Structured object records
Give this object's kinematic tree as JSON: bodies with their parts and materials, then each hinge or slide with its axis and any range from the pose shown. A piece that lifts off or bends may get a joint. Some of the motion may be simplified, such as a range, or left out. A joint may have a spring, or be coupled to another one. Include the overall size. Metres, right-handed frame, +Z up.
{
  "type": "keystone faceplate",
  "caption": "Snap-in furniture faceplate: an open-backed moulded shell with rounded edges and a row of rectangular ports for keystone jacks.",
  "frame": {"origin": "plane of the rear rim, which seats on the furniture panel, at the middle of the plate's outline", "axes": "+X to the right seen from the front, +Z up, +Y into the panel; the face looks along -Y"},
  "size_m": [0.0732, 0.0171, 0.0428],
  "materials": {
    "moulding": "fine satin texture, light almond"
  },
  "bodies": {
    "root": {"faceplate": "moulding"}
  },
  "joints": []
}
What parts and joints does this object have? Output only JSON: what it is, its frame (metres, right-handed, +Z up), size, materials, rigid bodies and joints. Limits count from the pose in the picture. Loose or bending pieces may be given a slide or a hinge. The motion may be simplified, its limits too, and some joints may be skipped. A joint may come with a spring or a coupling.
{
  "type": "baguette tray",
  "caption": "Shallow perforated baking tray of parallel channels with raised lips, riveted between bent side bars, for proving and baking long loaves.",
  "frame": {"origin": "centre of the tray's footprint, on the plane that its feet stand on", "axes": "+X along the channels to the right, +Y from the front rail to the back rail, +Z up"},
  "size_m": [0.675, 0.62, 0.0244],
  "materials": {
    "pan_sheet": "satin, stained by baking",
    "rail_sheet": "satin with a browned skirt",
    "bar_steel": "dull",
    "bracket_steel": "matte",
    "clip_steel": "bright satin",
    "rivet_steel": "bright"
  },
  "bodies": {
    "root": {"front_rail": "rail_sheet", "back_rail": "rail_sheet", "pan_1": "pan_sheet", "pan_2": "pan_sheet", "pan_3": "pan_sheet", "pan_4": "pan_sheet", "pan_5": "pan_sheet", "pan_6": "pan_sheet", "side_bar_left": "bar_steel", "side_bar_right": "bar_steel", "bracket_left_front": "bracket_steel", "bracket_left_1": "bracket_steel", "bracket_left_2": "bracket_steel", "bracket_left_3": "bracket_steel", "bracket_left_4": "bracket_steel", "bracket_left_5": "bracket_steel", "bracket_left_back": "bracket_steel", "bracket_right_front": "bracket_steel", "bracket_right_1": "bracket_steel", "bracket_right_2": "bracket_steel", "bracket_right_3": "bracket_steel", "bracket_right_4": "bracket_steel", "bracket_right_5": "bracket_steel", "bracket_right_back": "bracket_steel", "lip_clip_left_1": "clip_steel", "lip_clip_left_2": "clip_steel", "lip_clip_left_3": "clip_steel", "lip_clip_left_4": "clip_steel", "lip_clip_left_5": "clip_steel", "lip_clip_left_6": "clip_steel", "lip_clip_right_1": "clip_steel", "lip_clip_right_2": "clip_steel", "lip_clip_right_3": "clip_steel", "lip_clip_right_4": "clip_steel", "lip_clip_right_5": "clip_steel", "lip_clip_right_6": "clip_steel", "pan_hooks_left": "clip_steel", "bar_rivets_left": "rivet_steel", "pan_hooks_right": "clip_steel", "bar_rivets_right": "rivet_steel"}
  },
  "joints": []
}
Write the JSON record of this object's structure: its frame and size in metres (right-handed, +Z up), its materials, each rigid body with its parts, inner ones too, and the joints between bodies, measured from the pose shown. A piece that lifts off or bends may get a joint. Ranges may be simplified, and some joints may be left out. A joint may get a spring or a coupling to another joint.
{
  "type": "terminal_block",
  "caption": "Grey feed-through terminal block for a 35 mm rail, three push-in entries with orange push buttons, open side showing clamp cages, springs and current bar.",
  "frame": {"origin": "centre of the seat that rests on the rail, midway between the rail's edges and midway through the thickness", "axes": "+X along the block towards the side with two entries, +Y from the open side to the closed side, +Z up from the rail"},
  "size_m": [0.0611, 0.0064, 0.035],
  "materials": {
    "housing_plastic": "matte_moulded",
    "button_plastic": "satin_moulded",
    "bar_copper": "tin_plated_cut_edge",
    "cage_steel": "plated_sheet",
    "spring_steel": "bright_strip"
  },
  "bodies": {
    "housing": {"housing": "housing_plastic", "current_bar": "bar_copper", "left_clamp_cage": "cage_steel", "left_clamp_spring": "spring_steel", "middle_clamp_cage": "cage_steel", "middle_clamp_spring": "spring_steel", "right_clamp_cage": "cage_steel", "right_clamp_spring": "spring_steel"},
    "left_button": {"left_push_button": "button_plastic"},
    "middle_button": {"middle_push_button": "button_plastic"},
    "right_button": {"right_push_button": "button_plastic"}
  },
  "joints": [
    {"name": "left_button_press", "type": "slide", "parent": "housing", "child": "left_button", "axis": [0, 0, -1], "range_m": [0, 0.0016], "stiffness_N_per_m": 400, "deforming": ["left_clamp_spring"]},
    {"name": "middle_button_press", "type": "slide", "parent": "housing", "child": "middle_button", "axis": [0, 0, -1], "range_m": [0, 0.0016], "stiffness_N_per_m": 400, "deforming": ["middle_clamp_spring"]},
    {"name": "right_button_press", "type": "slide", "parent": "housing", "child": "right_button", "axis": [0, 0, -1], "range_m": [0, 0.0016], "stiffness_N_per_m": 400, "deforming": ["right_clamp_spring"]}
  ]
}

What you should do: Transcribe the material above in its entirety. Match it exactly.

Worked answer:
Give this object's kinematic tree as JSON: bodies with their parts and materials, then each hinge or slide with its axis and any range from the pose shown. A piece that lifts off or bends may get a joint. Some of the motion may be simplified, such as a range, or left out. A joint may have a spring, or be coupled to another one. Include the overall size. Metres, right-handed frame, +Z up.
{
  "type": "keystone faceplate",
  "caption": "Snap-in furniture faceplate: an open-backed moulded shell with rounded edges and a row of rectangular ports for keystone jacks.",
  "frame": {"origin": "plane of the rear rim, which seats on the furniture panel, at the middle of the plate's outline", "axes": "+X to the right seen from the front, +Z up, +Y into the panel; the face looks along -Y"},
  "size_m": [0.0732, 0.0171, 0.0428],
  "materials": {
    "moulding": "fine satin texture, light almond"
  },
  "bodies": {
    "root": {"faceplate": "moulding"}
  },
  "joints": []
}
What parts and joints does this object have? Output only JSON: what it is, its frame (metres, right-handed, +Z up), size, materials, rigid bodies and joints. Limits count from the pose in the picture. Loose or bending pieces may be given a slide or a hinge. The motion may be simplified, its limits too, and some joints may be skipped. A joint may come with a spring or a coupling.
{
  "type": "baguette tray",
  "caption": "Shallow perforated baking tray of parallel channels with raised lips, riveted between bent side bars, for proving and baking long loaves.",
  "frame": {"origin": "centre of the tray's footprint, on the plane that its feet stand on", "axes": "+X along the channels to the right, +Y from the front rail to the back rail, +Z up"},
  "size_m": [0.675, 0.62, 0.0244],
  "materials": {
    "pan_sheet": "satin, stained by baking",
    "rail_sheet": "satin with a browned skirt",
    "bar_steel": "dull",
    "bracket_steel": "matte",
    "clip_steel": "bright satin",
    "rivet_steel": "bright"
  },
  "bodies": {
    "root": {"front_rail": "rail_sheet", "back_rail": "rail_sheet", "pan_1": "pan_sheet", "pan_2": "pan_sheet", "pan_3": "pan_sheet", "pan_4": "pan_sheet", "pan_5": "pan_sheet", "pan_6": "pan_sheet", "side_bar_left": "bar_steel", "side_bar_right": "bar_steel", "bracket_left_front": "bracket_steel", "bracket_left_1": "bracket_steel", "bracket_left_2": "bracket_steel", "bracket_left_3": "bracket_steel", "bracket_left_4": "bracket_steel", "bracket_left_5": "bracket_steel", "bracket_left_back": "bracket_steel", "bracket_right_front": "bracket_steel", "bracket_right_1": "bracket_steel", "bracket_right_2": "bracket_steel", "bracket_right_3": "bracket_steel", "bracket_right_4": "bracket_steel", "bracket_right_5": "bracket_steel", "bracket_right_back": "bracket_steel", "lip_clip_left_1": "clip_steel", "lip_clip_left_2": "clip_steel", "lip_clip_left_3": "clip_steel", "lip_clip_left_4": "clip_steel", "lip_clip_left_5": "clip_steel", "lip_clip_left_6": "clip_steel", "lip_clip_right_1": "clip_steel", "lip_clip_right_2": "clip_steel", "lip_clip_right_3": "clip_steel", "lip_clip_right_4": "clip_steel", "lip_clip_right_5": "clip_steel", "lip_clip_right_6": "clip_steel", "pan_hooks_left": "clip_steel", "bar_rivets_left": "rivet_steel", "pan_hooks_right": "clip_steel", "bar_rivets_right": "rivet_steel"}
  },
  "joints": []
}
Write the JSON record of this object's structure: its frame and size in metres (right-handed, +Z up), its materials, each rigid body with its parts, inner ones too, and the joints between bodies, measured from the pose shown. A piece that lifts off or bends may get a joint. Ranges may be simplified, and some joints may be left out. A joint may get a spring or a coupling to another joint.
{
  "type": "terminal_block",
  "caption": "Grey feed-through terminal block for a 35 mm rail, three push-in entries with orange push buttons, open side showing clamp cages, springs and current bar.",
  "frame": {"origin": "centre of the seat that rests on the rail, midway between the rail's edges and midway through the thickness", "axes": "+X along the block towards the side with two entries, +Y from the open side to the closed side, +Z up from the rail"},
  "size_m": [0.0611, 0.0064, 0.035],
  "materials": {
    "housing_plastic": "matte_moulded",
    "button_plastic": "satin_moulded",
    "bar_copper": "tin_plated_cut_edge",
    "cage_steel": "plated_sheet",
    "spring_steel": "bright_strip"
  },
  "bodies": {
    "housing": {"housing": "housing_plastic", "current_bar": "bar_copper", "left_clamp_cage": "cage_steel", "left_clamp_spring": "spring_steel", "middle_clamp_cage": "cage_steel", "middle_clamp_spring": "spring_steel", "right_clamp_cage": "cage_steel", "right_clamp_spring": "spring_steel"},
    "left_button": {"left_push_button": "button_plastic"},
    "middle_button": {"middle_push_button": "button_plastic"},
    "right_button": {"right_push_button": "button_plastic"}
  },
  "joints": [
    {"name": "left_button_press", "type": "slide", "parent": "housing", "child": "left_button", "axis": [0, 0, -1], "range_m": [0, 0.0016], "stiffness_N_per_m": 400, "deforming": ["left_clamp_spring"]},
    {"name": "middle_button_press", "type": "slide", "parent": "housing", "child": "middle_button", "axis": [0, 0, -1], "range_m": [0, 0.0016], "stiffness_N_per_m": 400, "deforming": ["middle_clamp_spring"]},
    {"name": "right_button_press", "type": "slide", "parent": "housing", "child": "right_button", "axis": [0, 0, -1], "range_m": [0, 0.0016], "stiffness_N_per_m": 400, "deforming": ["right_clamp_spring"]}
  ]
}